Küçük yaştan îtibâren zârûrî olan temel îmân ve ibâdet bilgilerini öğrenen ve Kur'ân-ı kerîmi ezberleyen Ebû Midyen Mağribî, dokumacılık sanatını öğrendi. Bir müddet bu sanat ile meşgul oldu. Fakat ilme ve âlimlere karşı aşırı sevgisinden, bu yola girmeyi arzu etti. Fakir bir âileye mensûb olması sebebiyle bâzı maddî engellerle karşılaştı. Fakat ilim yolunda hiçbir engeli dinlemeyen ve memleketini terk eden Ebû Midyen, adlarını ve şöhretlerini duyduğu müderrislerden ilim öğrenmek üzere Fas'a gitti. Murâbıtlar Hânedânının sonunda veya Muvahhidler Hânedânının ilk zamanlarında Fas'a giden Ebû Midyen Mağribî, buranın ileri gelen âlimlerinden aklî ve naklî ilimleri tahsîl etti.
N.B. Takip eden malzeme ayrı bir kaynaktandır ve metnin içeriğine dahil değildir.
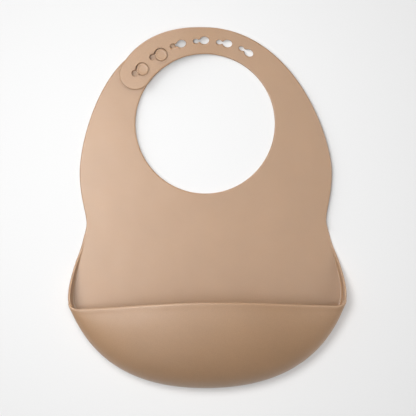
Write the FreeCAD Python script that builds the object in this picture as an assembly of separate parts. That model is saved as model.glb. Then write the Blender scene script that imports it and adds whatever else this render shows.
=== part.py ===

İlim öğrenmeye başladığı zamanlarda başından geçen hâdiseleri şöyle anlattı:

"Talebeliğimin ilk günlerinde, Fas hâricinde rahatça ibâdet edebileceğim boş bir yer bulmak için ayrıldım. İbâdet için boş bir yer buldum. Orada yerleştim. Bir ceylan gelip bana sığındı. Onunla yakınlık kurdum. Ayrıca, Fas'a bitişik bir köyün köpekleri de etrâfımda dolaşıp beni korurlardı. Artık orada ikâmet ediyordum. Bir gün Fas'ta, Endülüs'ten tanıdığım bir kimse ile karşılaştım. Onun yardıma ihtiyâcı vardı.

İmdâdına yetişmek îcab ettiğini düşünerek, elbisemi on dirheme sattım. Parayı o kimseye vermek üzere gittiğimde, kendisini bulamadım. Yolumun üzerinde bulunan köyden geçerken, her zaman etrâfımda dolanıp beni korumak isteyen köpekler, bu defâ bana saldırdılar. Geçmeme izin vermiyorlardı. Zorlukla kurtulup, yalnız kaldığım yere ulaştım. Ceylan geldi, eskisi gibi bana yaklaşıp beni koklamadı. Kendisine yaklaşmak istediğimde benden uzaklaştı. Beni hoş görmedi. Huysuzlaşıyor, yerinde duramıyordu.

Bu ceylanın ve köpeklerin niçin böyle davrandıklarını düşünmeye başladım. Nihâyet cebimdeki on dirhemden olduğunu anladım. Sonra Fas'a geri giderek, tanıdığım Endülüslüyü bulup on dirhemi ona verdim. Aynı köyden geçerken, köyün köpekleri bu sefer çıkıp etrafımda dolaşmaya, bana yaklaşmaya başladılar. Yalnız kaldığım yere gelince, ceylan da eskisi gibi yakınlık gösterdi. Önümde hareket ediyor, sanki seviniyor gibi hareketler yapıyordu. Epey müddet orada kaldım. Bir zaman sonra büyük âlim ve velî Ebû Ya'zî hazretlerinin haberleri, sözleri, kerâmetleri, dilden dile nakledilerek bana kadar gelince, kalbim ona karşı muhabbetle doldu. Bâzı kimseler ile berâber kendisine gittik. Bizi karşıladı. Yanında ders okumaya başladık ve çok istifâde ettik.

Ebû Ya'zî hazretlerinin sohbetlerinde ve ilim meclislerinde bulunan Ebû Midyen Mağribî, zâhirî ilimlerde yüksek dereceye ulaştı. Bilhassa hadîs, tefsîr ilimlerinde ihtisas sâhibi oldu. Ayrıca tasavvuf yolunda da ilerledi.